Roger Moore The Saint

She gives him a white mouse and talks about death.  Later when she reappears, it turns out not to be her but her sister.  Both sisters are daughters of a millionaire, with heart problems, looking for volunteers to test a process to bring people back to life.  The Saint is the prime candidate.

The Saint Steven Berkoff

Berkoff, with his worst fake moustache and Star Trek jersey, is leader of the henchmen.  He has to put up with lines like "your psycho-analytical profile showed an immense bias towards the bizarre".

 

The Avengers The Avengers 1961

Berkoff has a small part in The Gravediggers, an episode of The Avengers with Patrick Macnee and Emma Peel. Directed in 1965 by Quentin Lawrence.  Steed and Emma investigate blackouts in British radar installations. It turns out to be a plan to bury jamming devices in graveyards around the country.

Berkoff in The Avengers

Berkoff plays the usual henchman. He appears in a wheelchair, but the broken leg is a disguise and he pulls a gun on Steed. Not a good idea and Steed has no problems disarming him.

Berkoff in The Avengers

The best scene is a journey on a reconstructed train, where the train is stationary and the scenery is pulled past the window.

 

The Third Man: Toys of the Dead 1959

The series nominally based on the film with Michael Rennie playing Harry Lime who has become a "Saint" character.  Berkoff plays Toni da Costa (left in picture) a henchman with an Italian accent in a story about diamonds.
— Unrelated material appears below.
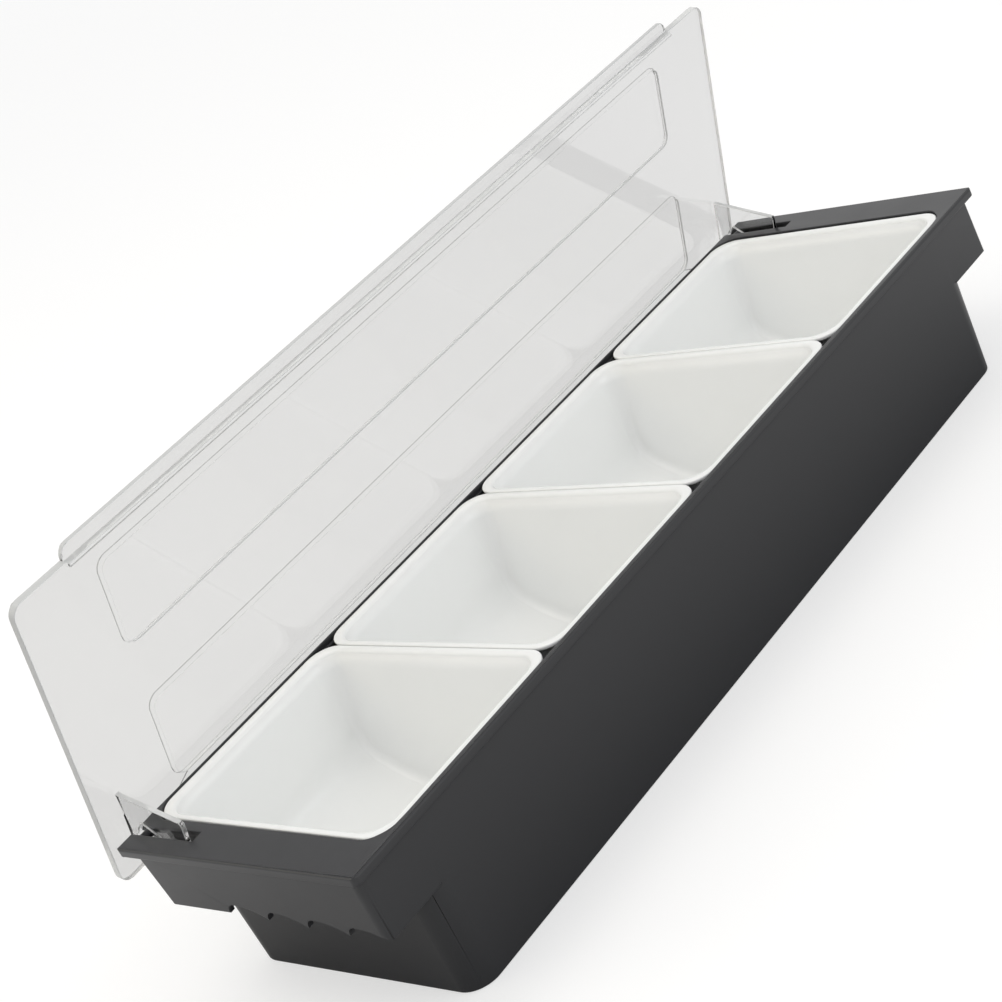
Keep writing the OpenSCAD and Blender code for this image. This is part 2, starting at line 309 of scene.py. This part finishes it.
def moulded_copy(node, name, radius, finish_slot=-1):
    """A merged copy of a CAD solid, with its outer edges rounded to a radius in metres.

    The rounded edges take the finish in finish_slot, or their neighbours' where it is -1.
    """
    work = bmesh.new()
    work.from_mesh(nodes[node].data)
    bmesh.ops.remove_doubles(work, verts=work.verts, dist=MERGE)
    for face in work.faces:
        face.smooth = True
    mark_edges(work)
    mesh = bpy.data.meshes.new(name)
    work.to_mesh(mesh)
    work.free()
    piece = bpy.data.objects.new(name, mesh)
    bpy.context.collection.objects.link(piece)
    bevel = piece.modifiers.new("soft_edges", "BEVEL")
    bevel.width = radius
    bevel.segments = BEVEL_STEPS
    bevel.limit_method = "WEIGHT"
    bevel.use_clamp_overlap = False
    bevel.material = finish_slot
    even_shading(piece)
    return piece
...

Anthony Bushell directs this television episode from 1959.  John Kruse wrote the script, just as he wrote Vendetta for the Saint in which Berkoff also appears.

 

Crime and Punishment 1959

Berkoff says (Free Association) "I found myself playing small costume parts in Crime and Punishment and Murder in the Cathedral, eking out a living, reporting to the labour exchange.  Denis Sanders directs this television production from 1959.